▶
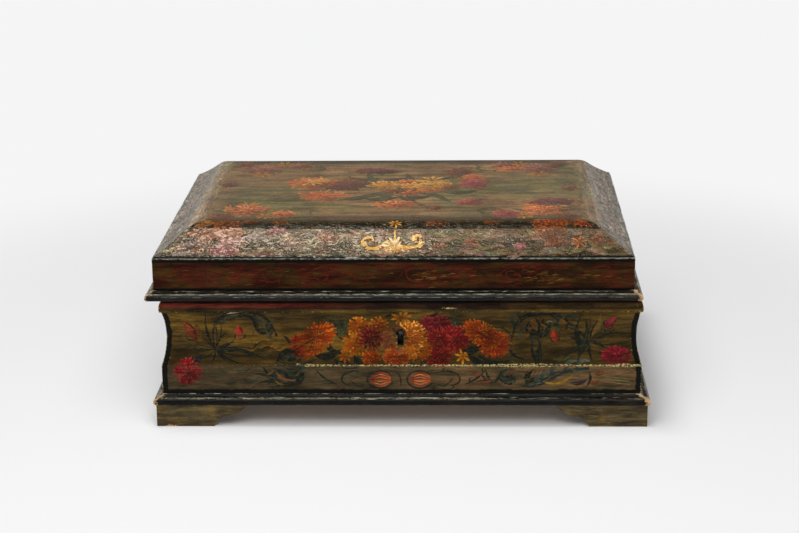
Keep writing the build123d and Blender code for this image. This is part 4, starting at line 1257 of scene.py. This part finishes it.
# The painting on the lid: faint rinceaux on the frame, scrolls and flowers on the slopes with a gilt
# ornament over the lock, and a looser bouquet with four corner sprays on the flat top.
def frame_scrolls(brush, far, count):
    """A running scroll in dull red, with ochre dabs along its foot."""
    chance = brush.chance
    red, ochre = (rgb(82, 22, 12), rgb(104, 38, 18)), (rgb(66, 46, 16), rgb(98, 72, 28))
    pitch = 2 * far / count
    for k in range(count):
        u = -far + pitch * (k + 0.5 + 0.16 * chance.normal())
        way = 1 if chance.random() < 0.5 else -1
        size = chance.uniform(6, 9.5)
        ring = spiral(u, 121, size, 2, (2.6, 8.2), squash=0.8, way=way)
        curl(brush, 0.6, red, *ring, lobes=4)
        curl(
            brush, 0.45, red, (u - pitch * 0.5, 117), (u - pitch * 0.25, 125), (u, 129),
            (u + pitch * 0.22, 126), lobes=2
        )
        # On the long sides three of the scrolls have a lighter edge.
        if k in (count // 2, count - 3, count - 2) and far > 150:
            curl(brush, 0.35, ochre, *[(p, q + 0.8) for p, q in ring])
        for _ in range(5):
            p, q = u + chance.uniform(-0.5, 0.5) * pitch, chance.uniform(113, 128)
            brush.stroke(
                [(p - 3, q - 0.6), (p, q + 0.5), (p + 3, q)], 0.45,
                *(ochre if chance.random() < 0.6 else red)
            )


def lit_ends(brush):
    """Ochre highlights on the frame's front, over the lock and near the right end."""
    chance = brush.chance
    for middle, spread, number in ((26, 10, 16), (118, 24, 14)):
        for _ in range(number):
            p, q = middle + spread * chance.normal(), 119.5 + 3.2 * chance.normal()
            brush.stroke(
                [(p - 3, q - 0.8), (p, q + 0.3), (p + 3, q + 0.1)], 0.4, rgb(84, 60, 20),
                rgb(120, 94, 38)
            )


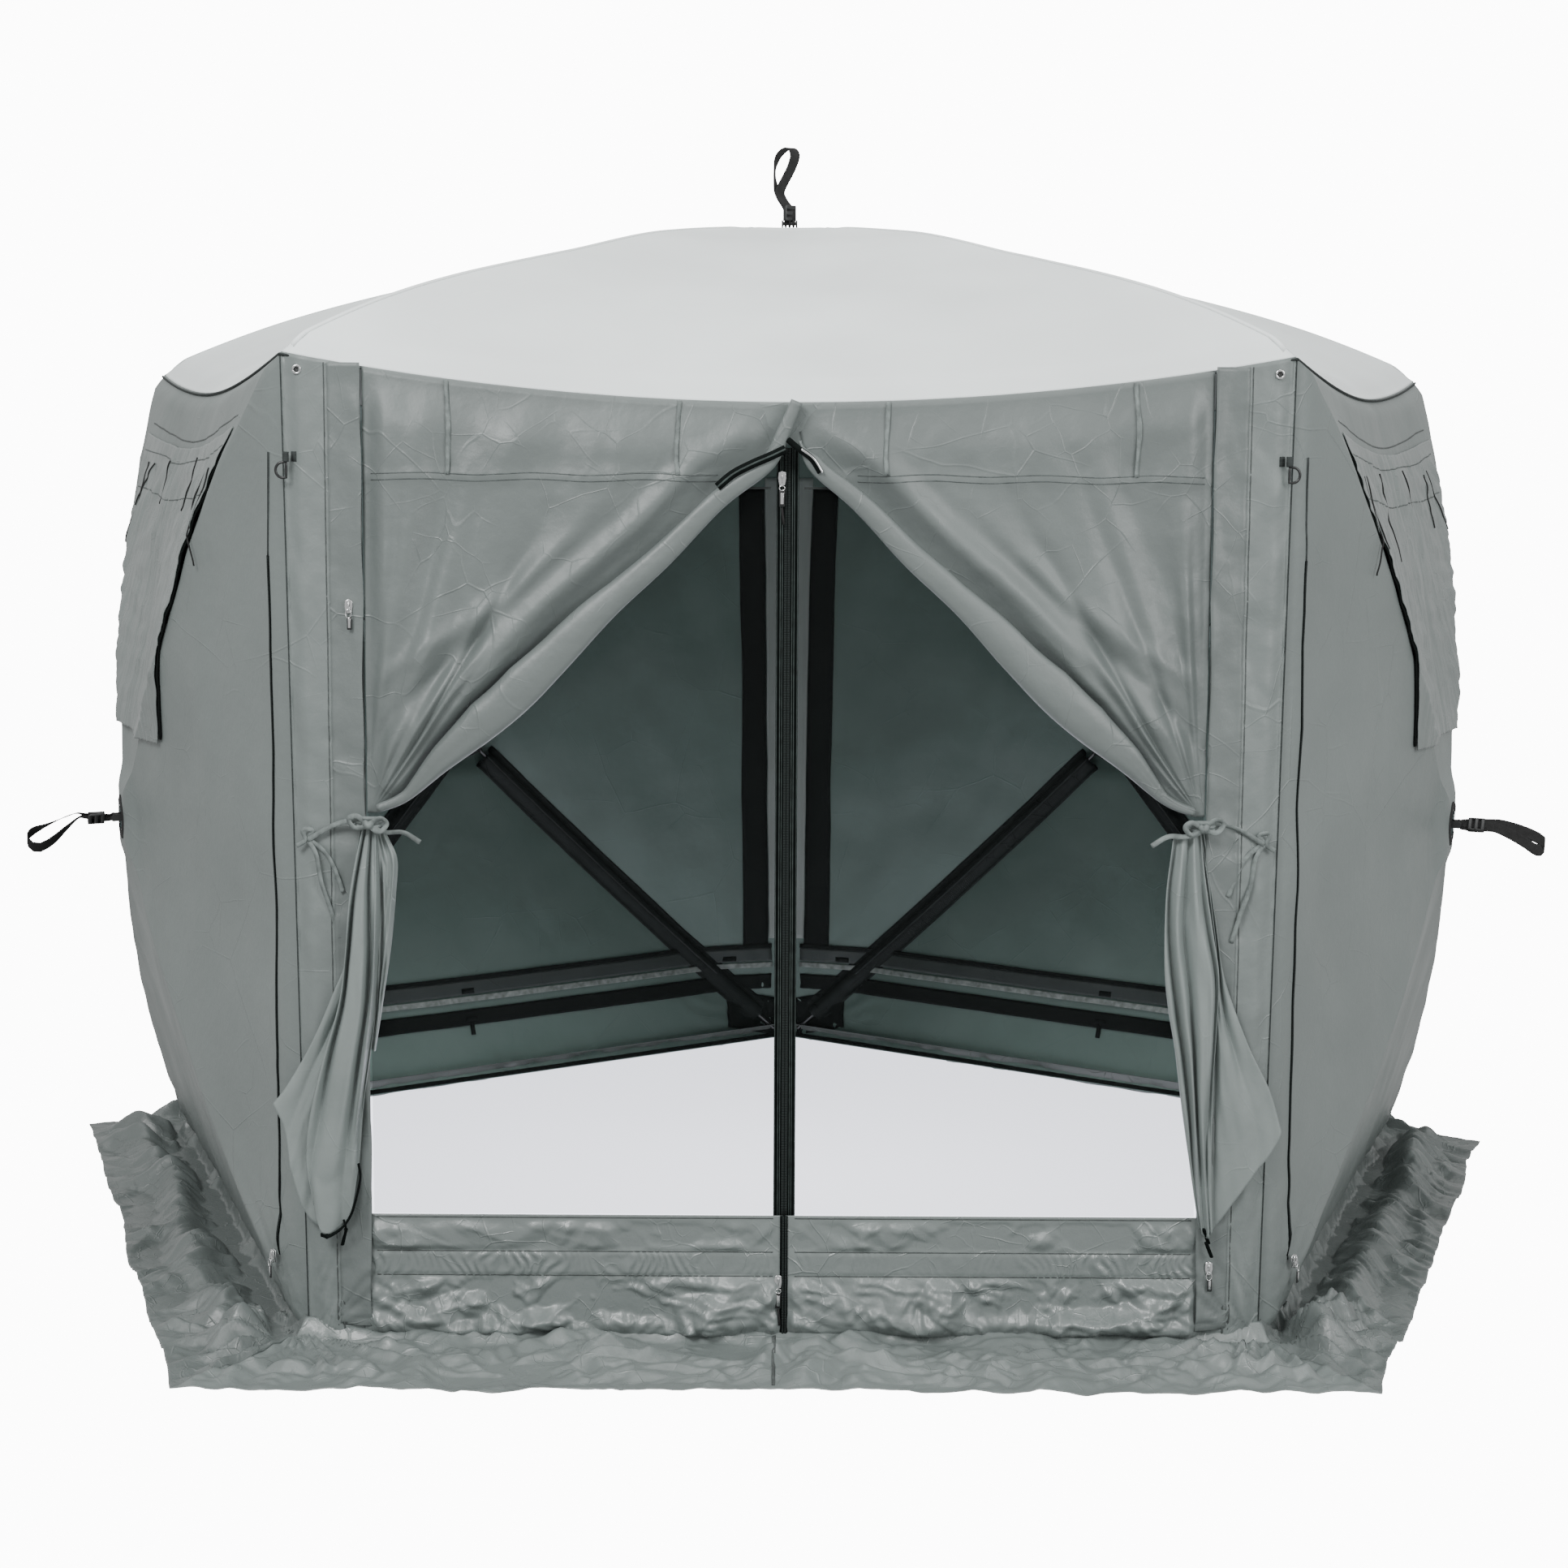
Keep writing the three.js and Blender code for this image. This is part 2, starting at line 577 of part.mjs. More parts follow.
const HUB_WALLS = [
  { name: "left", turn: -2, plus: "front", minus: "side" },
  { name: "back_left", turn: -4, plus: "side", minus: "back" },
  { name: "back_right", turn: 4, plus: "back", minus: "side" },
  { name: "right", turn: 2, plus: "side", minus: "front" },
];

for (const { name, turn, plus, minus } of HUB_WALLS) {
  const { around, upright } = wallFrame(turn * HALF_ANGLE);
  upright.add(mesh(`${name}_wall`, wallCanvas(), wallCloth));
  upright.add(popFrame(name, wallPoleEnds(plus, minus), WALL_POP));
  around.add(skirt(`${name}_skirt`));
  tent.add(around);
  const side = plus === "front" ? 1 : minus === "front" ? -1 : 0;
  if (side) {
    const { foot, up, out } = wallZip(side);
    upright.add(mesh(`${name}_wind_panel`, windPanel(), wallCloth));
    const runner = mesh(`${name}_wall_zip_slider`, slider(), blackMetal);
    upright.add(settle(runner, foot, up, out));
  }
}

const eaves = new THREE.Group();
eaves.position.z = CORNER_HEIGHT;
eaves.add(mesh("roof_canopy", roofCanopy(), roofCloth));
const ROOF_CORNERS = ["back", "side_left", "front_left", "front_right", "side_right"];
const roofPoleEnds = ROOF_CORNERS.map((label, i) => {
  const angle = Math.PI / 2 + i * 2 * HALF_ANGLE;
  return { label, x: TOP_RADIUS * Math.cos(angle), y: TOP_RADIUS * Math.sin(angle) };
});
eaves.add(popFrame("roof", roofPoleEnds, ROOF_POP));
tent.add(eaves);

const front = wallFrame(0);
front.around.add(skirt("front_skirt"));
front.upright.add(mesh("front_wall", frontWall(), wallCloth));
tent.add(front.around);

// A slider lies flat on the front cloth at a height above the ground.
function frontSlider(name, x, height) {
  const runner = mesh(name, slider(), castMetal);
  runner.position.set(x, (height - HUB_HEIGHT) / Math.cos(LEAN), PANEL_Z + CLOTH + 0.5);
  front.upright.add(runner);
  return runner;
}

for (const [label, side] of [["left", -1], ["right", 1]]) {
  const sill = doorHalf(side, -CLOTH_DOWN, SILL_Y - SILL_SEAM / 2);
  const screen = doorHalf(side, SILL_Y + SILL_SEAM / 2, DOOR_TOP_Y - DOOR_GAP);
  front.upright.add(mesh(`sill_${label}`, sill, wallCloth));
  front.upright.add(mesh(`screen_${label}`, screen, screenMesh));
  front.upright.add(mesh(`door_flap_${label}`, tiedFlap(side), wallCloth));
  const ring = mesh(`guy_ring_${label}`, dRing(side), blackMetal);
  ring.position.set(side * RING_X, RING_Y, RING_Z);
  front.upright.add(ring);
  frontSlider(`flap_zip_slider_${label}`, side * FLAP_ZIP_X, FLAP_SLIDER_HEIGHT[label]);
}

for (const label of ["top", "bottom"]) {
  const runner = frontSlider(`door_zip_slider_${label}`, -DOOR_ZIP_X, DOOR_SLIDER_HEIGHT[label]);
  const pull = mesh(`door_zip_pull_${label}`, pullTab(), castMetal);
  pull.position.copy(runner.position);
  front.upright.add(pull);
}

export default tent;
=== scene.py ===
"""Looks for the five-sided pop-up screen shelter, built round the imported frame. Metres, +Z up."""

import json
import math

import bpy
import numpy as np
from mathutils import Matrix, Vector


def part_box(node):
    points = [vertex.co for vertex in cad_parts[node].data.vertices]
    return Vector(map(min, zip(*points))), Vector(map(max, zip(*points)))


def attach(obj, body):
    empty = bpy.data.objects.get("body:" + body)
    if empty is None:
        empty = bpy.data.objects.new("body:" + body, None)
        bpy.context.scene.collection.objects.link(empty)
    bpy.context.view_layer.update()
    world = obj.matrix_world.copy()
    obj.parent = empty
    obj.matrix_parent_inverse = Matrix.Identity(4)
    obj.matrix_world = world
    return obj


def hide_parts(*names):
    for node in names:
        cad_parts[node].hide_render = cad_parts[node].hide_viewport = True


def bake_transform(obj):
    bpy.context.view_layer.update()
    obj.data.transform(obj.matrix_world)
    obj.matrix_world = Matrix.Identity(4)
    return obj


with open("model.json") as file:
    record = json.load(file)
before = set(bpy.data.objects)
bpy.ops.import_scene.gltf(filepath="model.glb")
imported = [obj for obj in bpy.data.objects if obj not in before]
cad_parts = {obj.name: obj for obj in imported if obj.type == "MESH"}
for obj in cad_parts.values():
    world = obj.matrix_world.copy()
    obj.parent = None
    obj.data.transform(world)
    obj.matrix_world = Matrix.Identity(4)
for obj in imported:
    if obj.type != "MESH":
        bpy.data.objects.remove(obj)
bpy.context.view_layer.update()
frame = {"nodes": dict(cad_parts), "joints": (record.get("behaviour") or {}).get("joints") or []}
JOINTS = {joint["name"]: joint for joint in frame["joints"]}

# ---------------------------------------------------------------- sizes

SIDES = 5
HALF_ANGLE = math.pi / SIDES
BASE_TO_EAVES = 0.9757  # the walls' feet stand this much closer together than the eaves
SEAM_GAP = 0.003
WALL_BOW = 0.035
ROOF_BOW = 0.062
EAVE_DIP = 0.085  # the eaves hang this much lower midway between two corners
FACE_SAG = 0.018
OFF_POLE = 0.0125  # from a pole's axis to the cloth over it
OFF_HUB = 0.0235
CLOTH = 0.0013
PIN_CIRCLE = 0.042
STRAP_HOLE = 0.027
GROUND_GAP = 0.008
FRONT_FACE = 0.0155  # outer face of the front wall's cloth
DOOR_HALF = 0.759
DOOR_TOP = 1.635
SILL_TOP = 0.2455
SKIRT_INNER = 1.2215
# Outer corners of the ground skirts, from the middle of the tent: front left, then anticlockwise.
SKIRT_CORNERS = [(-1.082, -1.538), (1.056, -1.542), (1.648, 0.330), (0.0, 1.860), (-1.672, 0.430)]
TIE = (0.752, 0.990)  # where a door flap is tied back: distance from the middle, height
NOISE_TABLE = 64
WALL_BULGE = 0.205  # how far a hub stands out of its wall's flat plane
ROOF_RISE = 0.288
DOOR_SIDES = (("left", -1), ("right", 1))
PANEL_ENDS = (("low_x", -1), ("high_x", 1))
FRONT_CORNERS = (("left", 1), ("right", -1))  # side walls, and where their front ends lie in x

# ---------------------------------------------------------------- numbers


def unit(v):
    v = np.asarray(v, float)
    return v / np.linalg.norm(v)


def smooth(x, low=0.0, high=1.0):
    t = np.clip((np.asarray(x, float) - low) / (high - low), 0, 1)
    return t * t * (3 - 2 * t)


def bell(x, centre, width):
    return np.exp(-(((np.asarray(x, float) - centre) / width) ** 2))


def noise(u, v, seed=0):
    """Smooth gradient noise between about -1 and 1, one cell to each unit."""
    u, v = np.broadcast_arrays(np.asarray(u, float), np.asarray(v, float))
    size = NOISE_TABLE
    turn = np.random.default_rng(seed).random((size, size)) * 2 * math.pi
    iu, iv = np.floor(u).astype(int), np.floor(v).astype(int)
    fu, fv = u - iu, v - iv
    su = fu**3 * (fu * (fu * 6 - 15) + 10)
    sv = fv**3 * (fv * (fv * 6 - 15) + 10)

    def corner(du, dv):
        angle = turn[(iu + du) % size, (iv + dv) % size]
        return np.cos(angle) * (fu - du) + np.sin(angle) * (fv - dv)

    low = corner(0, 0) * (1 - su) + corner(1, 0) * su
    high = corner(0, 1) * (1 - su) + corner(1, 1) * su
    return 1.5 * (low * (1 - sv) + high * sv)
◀
#### Work to do:
Exactly the lines above from the one with "for (const [label, side]" to the one with "obj.matrix_parent_inverse = Matrix.Identity(4)", both included, are to be quoted; leave the rest out.

#### Complete answer:
for (const [label, side] of [["left", -1], ["right", 1]]) {
  const sill = doorHalf(side, -CLOTH_DOWN, SILL_Y - SILL_SEAM / 2);
  const screen = doorHalf(side, SILL_Y + SILL_SEAM / 2, DOOR_TOP_Y - DOOR_GAP);
  front.upright.add(mesh(`sill_${label}`, sill, wallCloth));
  front.upright.add(mesh(`screen_${label}`, screen, screenMesh));
  front.upright.add(mesh(`door_flap_${label}`, tiedFlap(side), wallCloth));
  const ring = mesh(`guy_ring_${label}`, dRing(side), blackMetal);
  ring.position.set(side * RING_X, RING_Y, RING_Z);
  front.upright.add(ring);
  frontSlider(`flap_zip_slider_${label}`, side * FLAP_ZIP_X, FLAP_SLIDER_HEIGHT[label]);
}

for (const label of ["top", "bottom"]) {
  const runner = frontSlider(`door_zip_slider_${label}`, -DOOR_ZIP_X, DOOR_SLIDER_HEIGHT[label]);
  const pull = mesh(`door_zip_pull_${label}`, pullTab(), castMetal);
  pull.position.copy(runner.position);
  front.upright.add(pull);
}

export default tent;
=== scene.py ===
"""Looks for the five-sided pop-up screen shelter, built round the imported frame. Metres, +Z up."""

import json
import math

import bpy
import numpy as np
from mathutils import Matrix, Vector


def part_box(node):
    points = [vertex.co for vertex in cad_parts[node].data.vertices]
    return Vector(map(min, zip(*points))), Vector(map(max, zip(*points)))


def attach(obj, body):
    empty = bpy.data.objects.get("body:" + body)
    if empty is None:
        empty = bpy.data.objects.new("body:" + body, None)
        bpy.context.scene.collection.objects.link(empty)
    bpy.context.view_layer.update()
    world = obj.matrix_world.copy()
    obj.parent = empty
    obj.matrix_parent_inverse = Matrix.Identity(4)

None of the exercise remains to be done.